Grapevine virus testing research has earned a senior scientist at Brock University’s Cool Climate Oenology and Viticulture Institute (CCOVI) international recognition.
Grapevine Virologist Sudarsana Poojari’s research has been evaluated by a French research group and published in the reputed EPPO Bulletin, the official publication of the European and Mediterranean Plant Protection Organization (EPPO).
Poojari’s virus test is cited in the EPPO publication titled “Selection, optimization and characterization of molecular tests for the detection of Tobacco ringspot virus (TRSV).”
The authors recommend the protocol published by Poojari and his co-authors be used in post-entry quarantine purposes as well as virus surveys on grapevines worldwide. TRSV is a quarantine virus in Canada that the Canadian Food Inspection Agency has protocols in place to test imported grapevines for.
The recognition, Poojari said, helps to bring awareness to this area of research.

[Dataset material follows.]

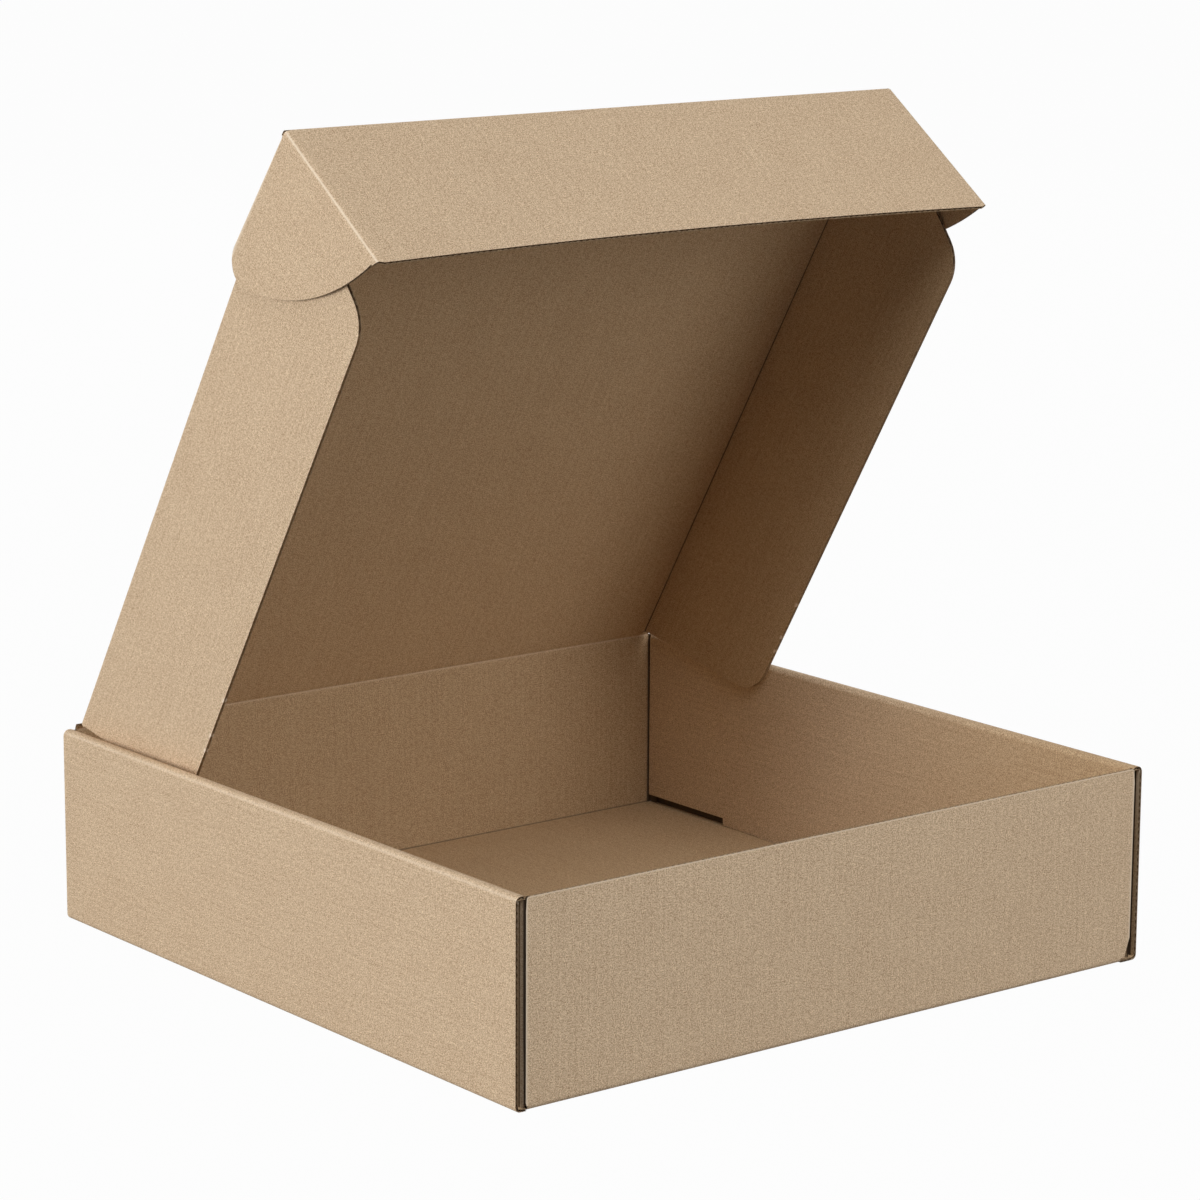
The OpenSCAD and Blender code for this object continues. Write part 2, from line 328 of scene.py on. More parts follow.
def cells(outline, cuts_u, cuts_v, holes=()):
    """A flat face with that outline, cut into cells along both directions."""
    bm = bmesh.new()
    bm.faces.new([bm.verts.new((u, v, 0)) for u, v in outline])
    for axis, cuts in ((Vector((1, 0, 0)), cuts_u), (Vector((0, 1, 0)), cuts_v)):
        for c in cuts:
            every = bm.verts[:] + bm.edges[:] + bm.faces[:]
            bmesh.ops.bisect_plane(bm, geom=every, dist=1e-7, plane_co=axis * c, plane_no=axis)
    for u0, u1, v0, v1 in holes:
        inside = []
        for f in bm.faces:
            c = f.calc_center_median()
            if u0 < c.x < u1 and v0 < c.y < v1:
                inside.append(f)
        bmesh.ops.delete(bm, geom=inside, context="FACES")
    return bm


def spans(outline, value, across):
    """Where the line at that value of the across coordinate lies inside the outline."""
    hits = []
    for p, q in zip(outline, outline[1:] + outline[:1]):
        a, b = p[across], q[across]
        if (a <= value) != (b <= value):
            share = (value - a) / (b - a)
            hits.append(p[1 - across] + share * (q[1 - across] - p[1 - across]))
    hits.sort()
    return list(zip(hits[::2], hits[1::2]))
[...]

“Through CCOVI’s grapevine virology lab, we offer commercial virus testing and also work in collaboration with researchers across Canada,” he said. “Our main focus is to deliver better and accurate diagnostic services and having this kind of recognition is important for the Canadian grape and wine industry, as well as the research programs that we are carrying out.”
Poojari joined CCOVI last summer to establish the virus testing service and since then his team has performed almost 30,000 virus tests. Grapevines, like other plants, are susceptible to virus and virus-like agents that can negatively impact the health and quality of the vine and its products. They can be spread from plant to plant through virus-infected planting material as well as by some insect species.
CCOVI’s ongoing research and testing, in partnership with Ontario Grape and Wine Research Inc., is helping grape growers detect and manage these diseases.
This laboratory work supports the federally funded Canadian Grape and Wine Science Cluster, a collaborative project which includes university researchers, federal research scientists, grape growers and industry partners in Ontario, B.C., Quebec and Nova Scotia. It’s overseen by the national grape and wine not-for-profit, Canadian Grapevine Certification Network, which is working to advance the $9-billion industry with a sustainable supply of quality grapevine material.
“In Canada, we don’t have a grapevine certification program. Now that the Canadian Grapevine Certification Network has been formed, the industry is moving forward to establish such a program” Poojari said. “It’s important to keep grapevines clean of viruses because once they are infected, there is no cure. Growers have to remove and replace them with healthy, virus-free ones.”
Poojari’s research paper that was cited was published in the Journal of Virological Methods entitled “SYBR® Green-based real-time quantitative reverse-transcription PCR for detection and discrimination of grapevine viruses”.